Strict Encumbrance, GURPS, & My Games

"STRICT ENCUMBRANCE MUST BE TRACKED OR YOU CANNOT HAVE A MEANINGFUL LOGISTICAL CHALLENGE."

- Not the DMG.

Apologies to Gary Gygax, whose "Meaningful campaign" quote has been much mocked but also much commented upon.

Encumbrance seems to be one of the issues that splits old-school gamers. Track it strictly? Track it strictly but come up with an alternative method, such as item slots or large items vs. small items? Come up with some alternative? Appendix O doesn't get the love that Appendix N or the Random Harlot Sub-Table receive.

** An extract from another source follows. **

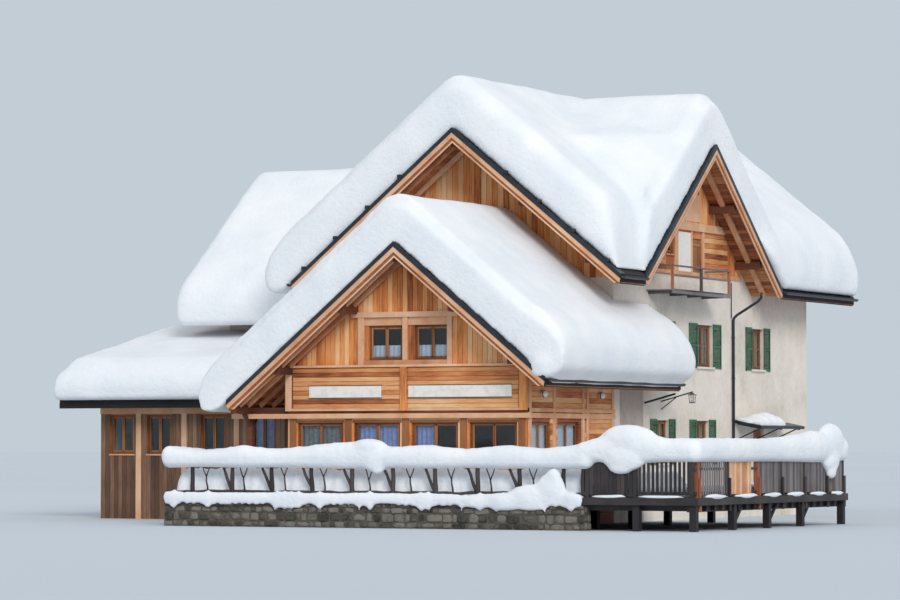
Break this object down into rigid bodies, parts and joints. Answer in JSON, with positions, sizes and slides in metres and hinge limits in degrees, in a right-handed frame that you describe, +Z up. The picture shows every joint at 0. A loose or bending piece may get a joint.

I go with strict tracking.

In my GURPS games, in fact, in every one of my GURPS campaigns, encumbrance is tracked pretty strictly. On a 5-point strictness scale, with 5 being "by the book, always" and 1 being "who cares?", we play every game at either a 4 or a 5. Usually both.

I think this is because encumbrance is so deeply embedded into the core of GURPS.

Encumbrance is handled with a simple, concrete, real-world metric - weight. Bulk matters abstractly (hard to hide under a table with a halberd, say) but weight is concrete and tracked. Your strength (ST) stat directly translates to your maximum load. Just about all gear comes with weight. We routinely keep track of weight and I expect all of my players to be able to quote me their loaded weight (PC + gear) at any time.

Why I say it's the game system is that I don't really do more than eyeball my S&W character's gear. I didn't even think about encumbrance for my D&D5 guy. But GURPS, I know to the pound what people are carrying in their normal loadout.

We'll eyeball things and wing it a little in play - it's easy to say that you've got 60 pounds between "Light" and "Medium" encumbrance so adding on this treasure puts you at Medium and that's that, without doing the math beyond estimation.

Like I said, I think it's the rules. Since encumbrance effects so much (Move, Dodge, fatigue after a fight, penalties to load-limited skills, etc.) and the limits are so embedded into the system, and the metric for it is so common and easy to grasp, it's something we all track. No "200 gp weight for a scroll, and GP are 10 to the pound, but scrolls are bulky and have more encumbrance" to foul up tracking. No bulk-conflated-with-weight issues. You need to deal with bulk on its own, with a GM's judgement, but it's easy to get strict encumbrance tracking.

And so every GURPS game I've played, back to when we just messed around killing each other in Man-to-Man, we've known how much gear we're carrying. It's easy enough, and a big enough deal to not be a big deal at all.

10 comments:

  1. I typically run it at about a 4 as well. Really large objects, like halberds, definitely aren't going in your "pack". Coin weight typically doesn't get tracked - in GURPS games, a vast bulk of my (S&S) player's cash is really in the form of promissory notes anyways, and in D&D those coins look awful massive for me to really bother.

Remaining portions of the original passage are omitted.